Mr. Porowski is cooking from a rented apartment in Austin, Texas, where he found himself marooned when “Queer Eye” production was put on hold. “It’s about making do with what you have,” he said.

For Daniella Cheslow, a reporter for WAMU, the NPR news station in Washington, D.C., working from home requires a battle with acoustics. At WAMU’s offices, Ms. Cheslow has a specialized recording booth with a soundboard and a monitor.

She now makes do with a home pillow fort: 14 carefully stacked cushions and pillows, a tablecloth and a blanket draped over a chair. Her recorder and microphone go inside the fort to get broadcast-quality audio.

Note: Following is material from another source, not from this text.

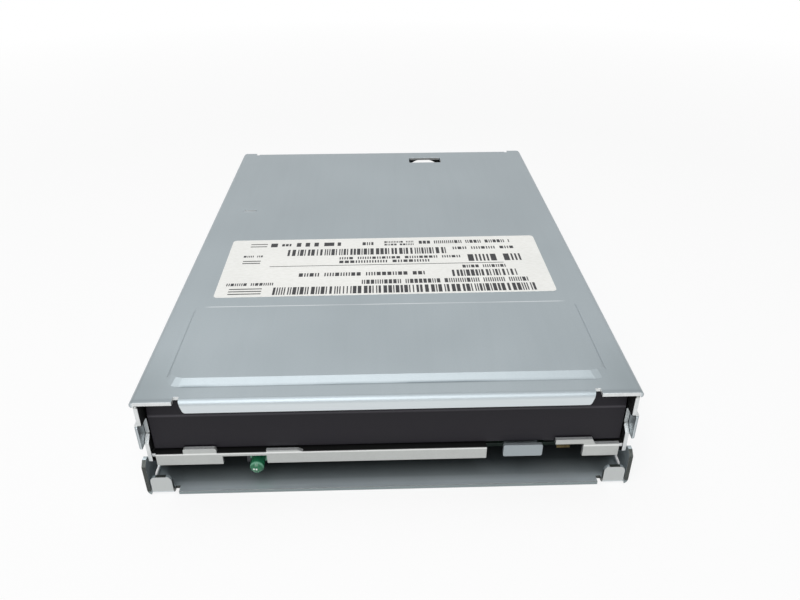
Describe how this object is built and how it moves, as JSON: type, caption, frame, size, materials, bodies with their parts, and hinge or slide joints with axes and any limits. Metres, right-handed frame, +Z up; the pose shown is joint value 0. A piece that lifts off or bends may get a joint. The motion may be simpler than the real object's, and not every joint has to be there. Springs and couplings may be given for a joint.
{
  "type": "floppy disk drive",
  "caption": "Bare slim floppy disk drive: galvanised cover and tray, dark front flap, eject tab, and a working loader, spindle and head carriage inside.",
  "frame": {"origin": "centre of the footprint, on the underside of the bottom tray", "axes": "+Z up, -Y out of the front where the disk goes in, +X to the right as seen from the front"},
  "size_m": [0.1016, 0.142, 0.0254],
  "materials": {
    "cover_steel": "galvanised sheet, matt blue-grey",
    "tray_steel": "galvanised sheet, matt grey",
    "frame_steel": "zinc-plated sheet, light grey",
    "slider_steel": "zinc-plated sheet",
    "bright_steel": "bright plated steel",
    "spring_steel": "spring wire",
    "iron_core": "stamped core laminations",
    "magnet": "ferrite, matt dark grey",
    "brass": "spring brass",
    "dark_plastic": "dark grey moulding",
    "black_plastic": "black moulding",
    "white_plastic": "off-white moulding",
    "ceramic": "polished ceramic",
    "copper": "enamelled copper winding",
    "board": "circuit board with green coating",
    "film": "flexible film circuit",
    "paper": "paper label",
    "green_lens": "clear green lens"
  },
  "bodies": {
    "chassis": {"bottom_tray": "tray_steel", "top_cover": "cover_steel", "cover_label": "paper", "flap_spring": "spring_steel", "main_frame": "frame_steel", "slider_spring_left": "spring_steel", "slider_spring_right": "spring_steel", "motor_board": "board", "bearing_sleeve": "brass", "stator_core": "iron_core", "stator_coils": "copper", "guide_rod_left": "bright_steel", "guide_rod_right": "bright_steel", "rod_strap_front": "black_plastic", "rod_strap_rear": "black_plastic", "screw_bearing": "white_plastic", "stepper_motor": "bright_steel", "stepper_bracket": "frame_steel", "main_board": "board", "controller_chip": "black_plastic", "data_connector": "black_plastic", "power_connector": "white_plastic", "track_zero_sensor": "black_plastic", "ribbon_socket": "white_plastic", "head_ribbon": "film", "led_lamp": "green_lens", "led_holder": "black_plastic", "write_protect_switch": "black_plastic", "density_switch": "black_plastic", "disk_switch": "black_plastic", "contact_leaf": "brass", "motor_board_screw_1": "bright_steel", "motor_board_screw_2": "bright_steel", "motor_board_screw_3": "bright_steel", "main_board_screw_1": "bright_steel", "main_board_screw_2": "bright_steel", "bracket_screw_1": "bright_steel", "bracket_screw_2": "bright_steel", "frame_screw_left_front": "bright_steel", "frame_screw_left_rear": "bright_steel", "frame_screw_right_front": "bright_steel", "frame_screw_right_rear": "bright_steel"},
    "flap": {"front_flap": "dark_plastic"},
    "slider": {"slider_plate": "slider_steel"},
    "holder": {"disk_holder": "frame_steel", "lever_spring": "spring_steel"},
    "lever": {"shutter_lever": "bright_steel"},
    "carriage": {"head_carriage": "black_plastic", "lower_head": "ceramic", "arm_spring": "spring_steel"},
    "arm": {"head_arm": "white_plastic", "upper_head": "ceramic"},
    "lead_screw": {"lead_screw": "bright_steel"},
    "spindle": {"rotor_cup": "bright_steel", "rotor_magnet": "magnet", "spindle_shaft": "bright_steel", "spindle_hub": "bright_steel"},
    "drive_pin": {"drive_pin": "bright_steel"},
    "write_protect": {"write_protect_plunger": "white_plastic"},
    "density": {"density_plunger": "white_plastic"}
  },
  "joints": [
    {"name": "flap_hinge", "type": "hinge", "parent": "chassis", "child": "flap", "pos_m": [0, -0.0666, 0.0219], "axis": [1, 0, 0], "range_deg": [0, 78], "stiffness_Nm_per_rad": 0.0005, "springref_deg": -20.05, "deforming": ["flap_spring"]},
    {"name": "slider_slide", "type": "slide", "parent": "chassis", "child": "slider", "axis": [0, -1, 0], "range_m": [0, 0.0055], "deforming": ["slider_spring_left", "slider_spring_right"]},
    {"name": "holder_drop", "type": "slide", "parent": "chassis", "child": "holder", "axis": [0, 0, -1], "range_m": [0, 0.0026]},
    {"name": "lever_turn", "type": "hinge", "parent": "holder", "child": "lever", "pos_m": [-0.034, 0.019, 0.019], "axis": [0, 0, 1], "range_deg": [0, 35], "deforming": ["lever_spring"]},
    {"name": "carriage_slide", "type": "slide", "parent": "chassis", "child": "carriage", "axis": [0, -1, 0], "range_m": [0, 0.015], "deforming": ["head_ribbon"]},
    {"name": "screw_turn", "type": "hinge", "parent": "chassis", "child": "lead_screw", "pos_m": [-0.01951, 0.029, 0.0074], "axis": [0, 1, 0], "range_deg": [0, 1441]},
    {"name": "head_arm_lift", "type": "hinge", "parent": "carriage", "child": "arm", "pos_m": [0, 0.0508, 0.015], "axis": [1, 0, 0], "range_deg": [0, 12]},
    {"name": "spindle_turn", "type": "hinge", "parent": "chassis", "child": "spindle", "pos_m": [0, -0.013, 0.008], "axis": [0, 0, 1], "continuous": true},
    {"name": "drive_pin_press", "type": "slide", "parent": "spindle", "child": "drive_pin", "axis": [0, 0, -1], "range_m": [0, 0.0008], "stiffness_N_per_m": 120, "springref_m": -0.001},
    {"name": "write_protect_press", "type": "slide", "parent": "chassis", "child": "write_protect", "axis": [0, 0, -1], "range_m": [0, 0.0012], "stiffness_N_per_m": 60, "springref_m": -0.001},
    {"name": "density_press", "type": "slide", "parent": "chassis", "child": "density", "axis": [0, 0, -1], "range_m": [0, 0.0012], "stiffness_N_per_m": 60, "springref_m": -0.001}
  ],
  "couplings": [
    {"joint": "holder_drop", "follows": "slider_slide", "ratio": 0.4727},
    {"joint": "lever_turn", "follows": "slider_slide", "rad_per_m": 111.06},
    {"joint": "head_arm_lift", "follows": "slider_slide", "rad_per_m": 38.07},
    {"joint": "screw_turn", "follows": "carriage_slide", "rad_per_m": 1675.5}
  ]
}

“Radio reporters are used to making things happen on the fly,” she said.

And with Broadway dark, performers who have been sidelined by coronavirus closings are making music at home and urgently raising money for The Actors Fund, the charitable organization that is a lifeline to many in the entertainment industry.

Rosie O’Donnell teamed up with the actor and producer Erich Bergen — who played Blake Moran on “Madame Secretary” — recently for a live, one-hour comeback show, also in support of the Actors Fund. From her garage art studio, she hosted guest appearances with megastars including Harvey Fierstein, Idina Menzel and Patti LuPone, all singing and chatting from their own living rooms, kitchens and basements.

“Every single performer, as well as the host, the producer and the tech director are working from their homes,” said Mr. Bergen ahead of the broadcast. “Most of us will probably not be wearing pants.”

Meanwhile, the Sirius XM Radio host Seth Rudetsky and his husband, the producer James Wesley, are still doing two shows a day — just virtually, from their home an hour north of New York City, via hourlong “Stars in the House” broadcasts that have welcomed guests including Kristin Chenoweth, Will Swenson and Jason Alexander, as well as older stage veterans.

“I had to explain to John Lithgow and Andrea Martin, who are both over 70, how to use their laptops. And it’s magical — now they both know how to live-stream,” Mr. Rudetsky said.